--- begin Material for the task ---
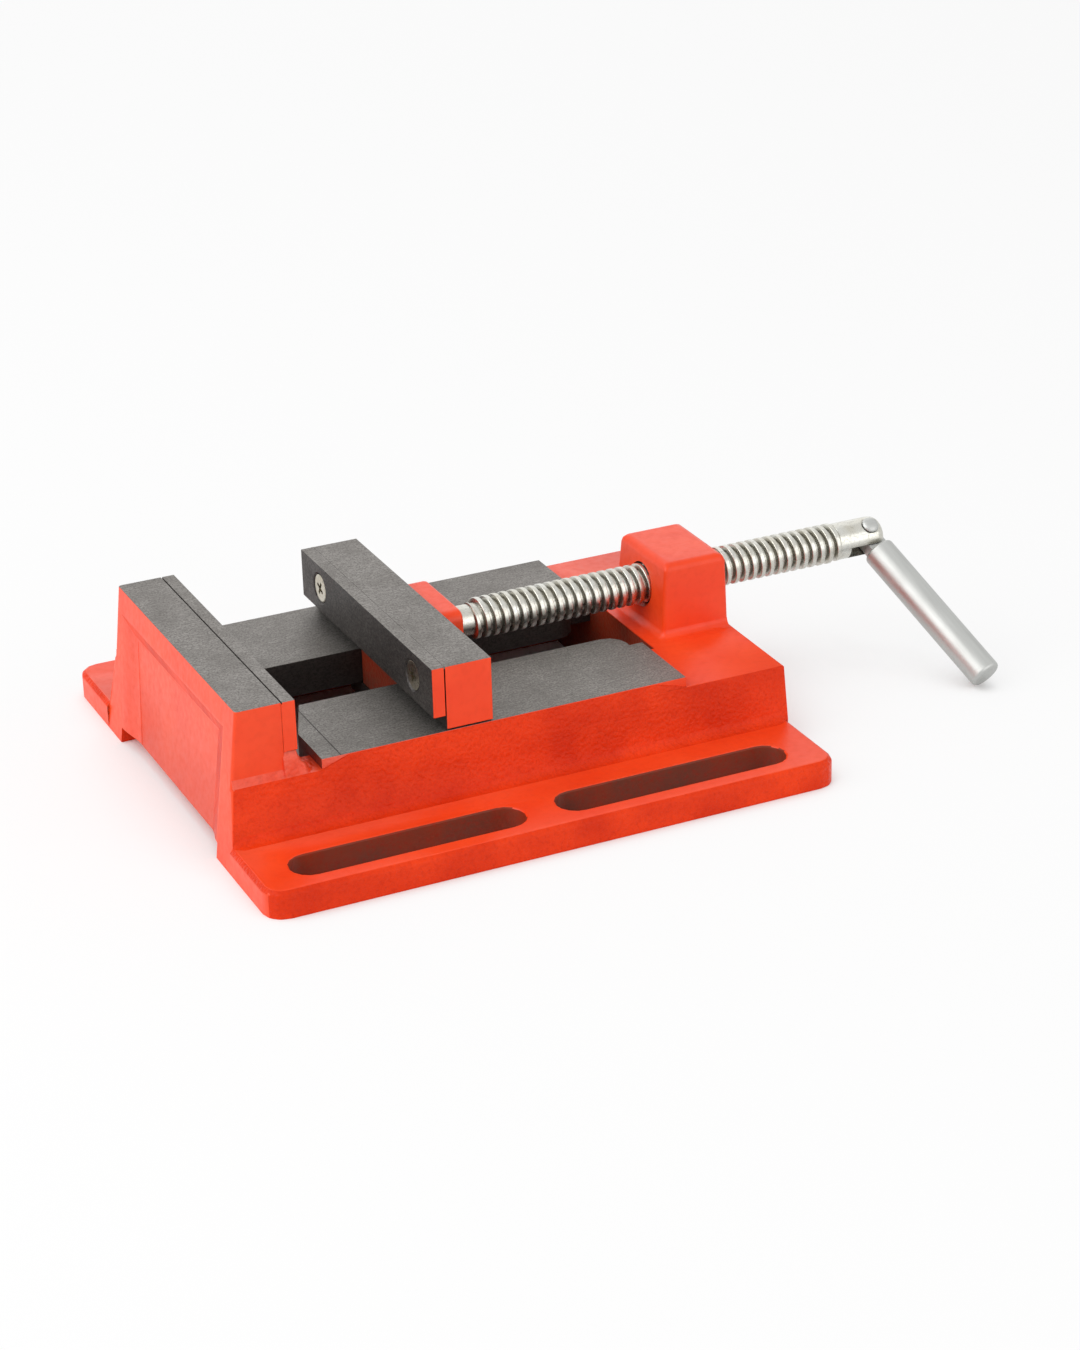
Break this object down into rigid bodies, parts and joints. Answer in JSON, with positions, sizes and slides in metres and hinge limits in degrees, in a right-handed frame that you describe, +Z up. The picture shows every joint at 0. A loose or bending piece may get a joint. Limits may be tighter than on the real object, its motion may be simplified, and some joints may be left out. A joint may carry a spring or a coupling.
{
  "type": "drill press vise",
  "caption": "Low flat vise for a drill press table: slotted flanged base with a fixed jaw, a jaw that slides on machined rails, and a lead screw with a folding bar handle.",
  "frame": {"origin": "on the bench, in the middle of the space that the whole vise covers with its handle as modelled", "axes": "+X along the screw from the fixed jaw to the handle, +Y across the jaws, to the left when looking from the fixed jaw towards the handle, +Z up"},
  "size_m": [0.2534, 0.1682, 0.0473],
  "materials": {
    "red_paint": "glossy paint over rough casting",
    "ground_steel": "ground, slightly oiled",
    "zinc_plate": "bright zinc plate",
    "bright_steel": "bright turned steel"
  },
  "bodies": {
    "base": {"base_casting": "red_paint", "fixed_jaw_plate": "ground_steel", "fixed_plate_screw_left": "bright_steel", "fixed_plate_screw_right": "bright_steel"},
    "movable_jaw": {"movable_jaw": "red_paint", "movable_jaw_plate": "ground_steel", "movable_plate_screw_left": "bright_steel", "movable_plate_screw_right": "bright_steel", "keeper_plate": "ground_steel", "keeper_bolt_front": "zinc_plate", "keeper_bolt_rear": "zinc_plate", "keeper_flat_washer_front": "zinc_plate", "keeper_flat_washer_rear": "zinc_plate", "keeper_spring_washer_front": "zinc_plate", "keeper_spring_washer_rear": "zinc_plate", "screw_retaining_pin_left": "bright_steel", "screw_retaining_pin_right": "bright_steel"},
    "lead_screw": {"lead_screw": "zinc_plate", "handle_pin": "bright_steel"},
    "handle": {"handle": "bright_steel"}
  },
  "joints": [
    {"name": "jaw_slide", "type": "slide", "parent": "base", "child": "movable_jaw", "axis": [1, 0, 0], "range_m": [-0.0406, 0.0535]},
    {"name": "screw_turn", "type": "hinge", "parent": "movable_jaw", "child": "lead_screw", "pos_m": [-0.03688, 0, 0.0363], "axis": [1, 0, 0], "range_deg": [-4900, 6450]},
    {"name": "handle_fold", "type": "hinge", "parent": "lead_screw", "child": "handle", "pos_m": [0.10732, 0, 0.0363], "axis": [0, -0.5432, 0.8396], "range_deg": [-20.5, 172.4]}
  ],
  "couplings": [
    {"joint": "screw_turn", "follows": "jaw_slide", "rad_per_m": 2094.4}
  ]
}
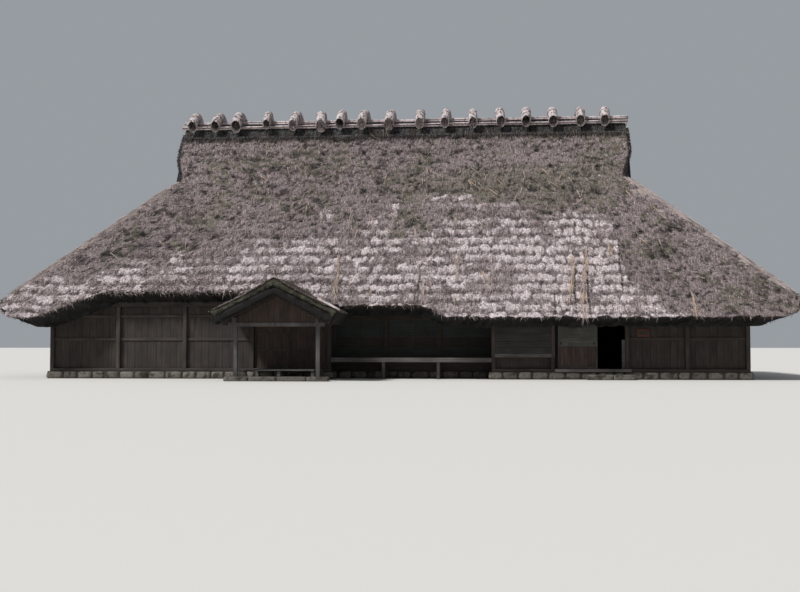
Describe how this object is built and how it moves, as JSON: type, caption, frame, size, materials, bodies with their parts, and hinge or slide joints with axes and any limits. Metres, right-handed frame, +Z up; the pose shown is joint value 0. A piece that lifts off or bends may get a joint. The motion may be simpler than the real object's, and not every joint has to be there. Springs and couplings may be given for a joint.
{
  "type": "thatched samurai residence",
  "caption": "Long thatched hip-and-gable country residence with a ridge held by straw rolls, an open veranda, a thatched porch and a sliding entrance door.",
  "frame": {"origin": "middle of the whole footprint, porch included, at ground level", "axes": "+X along the ridge to the right as seen from the front, +Y towards the back, +Z up; the veranda, the entrance and the porch face -Y"},
  "size_m": [27.4832, 14.2, 10.2378],
  "materials": {
    "thatch": "weathered thatch, mossy in places",
    "ridge_thatch": "dark weathered thatch",
    "straw_roll": "bleached straw and bark",
    "bamboo": "weathered bamboo",
    "timber": "old dark cedar",
    "pale_timber": "sun-bleached cedar",
    "boards": "weathered dark boards",
    "door_boards": "weathered brown boards",
    "screen": "dark panelled sliding screens",
    "stone": "rough field stone"
  },
  "bodies": {
    "house": {"thatch_front": "thatch", "thatch_back": "thatch", "thatch_left_end": "thatch", "thatch_right_end": "thatch", "gable_left": "boards", "gable_right": "boards", "ridge_cap": "ridge_thatch", "ridge_pole_front": "bamboo", "ridge_pole_back": "bamboo", "ridge_rolls": "straw_roll", "roof_frame_front": "timber", "roof_frame_back": "timber", "roof_frame_left": "timber", "roof_frame_right": "timber", "footing": "stone", "front_frame_left": "timber", "front_frame_right": "timber", "back_frame": "timber", "left_frame": "timber", "right_frame": "timber", "wall_plates": "timber", "front_wall_left": "boards", "porch_doors": "door_boards", "front_wall_middle": "boards", "door_head_wall": "boards", "front_wall_right": "boards", "back_wall": "boards", "left_wall": "boards", "right_wall": "boards", "room_floor": "timber", "veranda_floor": "pale_timber", "screen_frame": "timber", "veranda_screen_1": "screen", "veranda_screen_2": "screen", "veranda_screen_3": "screen", "veranda_end_left": "boards", "veranda_end_right": "boards", "shutter_box": "pale_timber", "threshold": "pale_timber", "door_track": "timber", "low_jamb": "pale_timber", "stone_step": "stone", "porch_roof_left": "thatch", "porch_roof_right": "thatch", "porch_frame": "pale_timber", "porch_gable": "door_boards", "porch_stone": "stone", "porch_floor": "pale_timber"},
    "door": {"door_leaf": "door_boards"}
  },
  "joints": [
    {"name": "door_slide", "type": "slide", "parent": "house", "child": "door", "axis": [1, 0, 0], "range_m": [0, 1.03]}
  ]
}
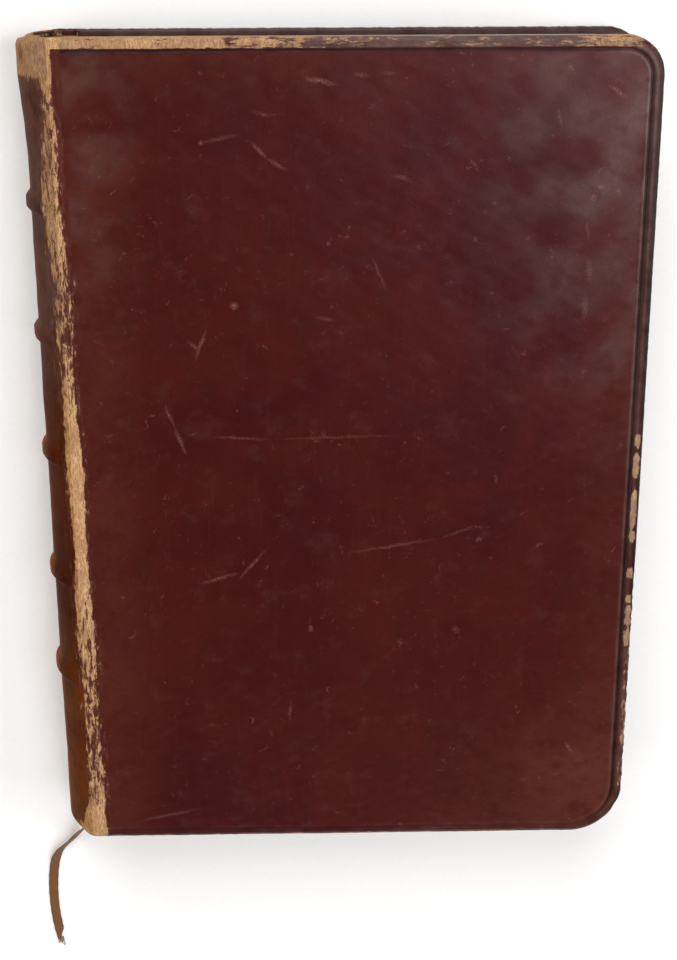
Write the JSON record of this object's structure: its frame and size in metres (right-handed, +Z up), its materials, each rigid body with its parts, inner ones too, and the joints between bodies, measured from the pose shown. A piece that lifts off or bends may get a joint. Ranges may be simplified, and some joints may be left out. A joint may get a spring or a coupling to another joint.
{
  "type": "prayer book",
  "caption": "Leather-bound prayer book with boards hinged at the joints, raised bands on a rounded tight back, sewn sections, endbands and a ribbon marker.",
  "frame": {"origin": "centre of the book's footprint, on the surface the back cover lies on, taken without the ribbon marker", "axes": "+X towards the fore-edge, +Y towards the head, +Z up from the back cover to the front cover"},
  "size_m": [0.1921, 0.3128, 0.0355],
  "materials": {
    "cover_leather": "polished and worn goatskin, dark oxblood",
    "spine_leather": "worn goatskin, rubbed to tan at the joints and caps",
    "board": "grey-brown millboard",
    "endpaper": "plain laid paper, yellowed",
    "page_paper": "thin uncoated paper, dusty dark edges",
    "lining": "open cotton mull and paper, glued",
    "cord": "twisted hemp",
    "thread": "waxed linen",
    "silk": "wound silk, faded gold",
    "ribbon": "woven silk ribbon, golden brown"
  },
  "bodies": {
    "text_block": {"section_01": "page_paper", "section_02": "page_paper", "section_03": "page_paper", "section_04": "page_paper", "section_05": "page_paper", "section_06": "page_paper", "section_07": "page_paper", "section_08": "page_paper", "section_09": "page_paper", "section_10": "page_paper", "section_11": "page_paper", "section_12": "page_paper", "section_13": "page_paper", "section_14": "page_paper", "section_15": "page_paper", "section_16": "page_paper", "spine_lining": "lining", "raised_cord_1": "cord", "raised_cord_2": "cord", "raised_cord_3": "cord", "raised_cord_4": "cord", "raised_cord_5": "cord", "sewing_thread": "thread", "head_endband": "silk", "tail_endband": "silk", "spine_leather": "spine_leather", "front_joint_leather": "spine_leather", "back_joint_leather": "spine_leather", "ribbon_in_block": "ribbon", "ribbon_marker": "ribbon"},
    "front_cover": {"front_cover_leather": "cover_leather", "front_board": "board", "front_cord_slips": "cord", "front_pastedown": "endpaper"},
    "front_flyleaf": {"front_flyleaf": "endpaper"},
    "title_leaf": {"title_leaf": "page_paper"},
    "back_cover": {"back_cover_leather": "cover_leather", "back_board": "board", "back_cord_slips": "cord", "back_pastedown": "endpaper"},
    "back_flyleaf": {"back_flyleaf": "endpaper"}
  },
  "joints": [
    {"name": "front_cover_hinge", "type": "hinge", "parent": "text_block", "child": "front_cover", "pos_m": [-0.07735, 0, 0.0357], "axis": [0, -1, 0], "range_deg": [0, 180]},
    {"name": "front_flyleaf_turn", "type": "hinge", "parent": "text_block", "child": "front_flyleaf", "pos_m": [-0.07735, 0, 0.0357], "axis": [0, -1, 0], "range_deg": [0, 176]},
    {"name": "title_leaf_turn", "type": "hinge", "parent": "text_block", "child": "title_leaf", "pos_m": [-0.07735, 0, 0.0357], "axis": [0, -1, 0], "range_deg": [0, 172]},
    {"name": "back_cover_hinge", "type": "hinge", "parent": "text_block", "child": "back_cover", "pos_m": [-0.07735, 0, -0.0002], "axis": [0, 1, 0], "range_deg": [0, 180]},
    {"name": "back_flyleaf_turn", "type": "hinge", "parent": "text_block", "child": "back_flyleaf", "pos_m": [-0.07735, 0, -0.0002], "axis": [0, 1, 0], "range_deg": [0, 176]}
  ],
  "couplings": [
    {"joint": "front_flyleaf_turn", "follows": "front_cover_hinge", "ratio": 0.97},
    {"joint": "title_leaf_turn", "follows": "front_cover_hinge", "ratio": 0.94},
    {"joint": "back_flyleaf_turn", "follows": "back_cover_hinge", "ratio": 0.97}
  ]
}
--- end Material for the task ---
## Work to be completed
List every line above that holds the word "handed".

## Completed task
Break this object down into rigid bodies, parts and joints. Answer in JSON, with positions, sizes and slides in metres and hinge limits in degrees, in a right-handed frame that you describe, +Z up. The picture shows every joint at 0. A loose or bending piece may get a joint. Limits may be tighter than on the real object, its motion may be simplified, and some joints may be left out. A joint may carry a spring or a coupling.
Describe how this object is built and how it moves, as JSON: type, caption, frame, size, materials, bodies with their parts, and hinge or slide joints with axes and any limits. Metres, right-handed frame, +Z up; the pose shown is joint value 0. A piece that lifts off or bends may get a joint. The motion may be simpler than the real object's, and not every joint has to be there. Springs and couplings may be given for a joint.
Write the JSON record of this object's structure: its frame and size in metres (right-handed, +Z up), its materials, each rigid body with its parts, inner ones too, and the joints between bodies, measured from the pose shown. A piece that lifts off or bends may get a joint. Ranges may be simplified, and some joints may be left out. A joint may get a spring or a coupling to another joint.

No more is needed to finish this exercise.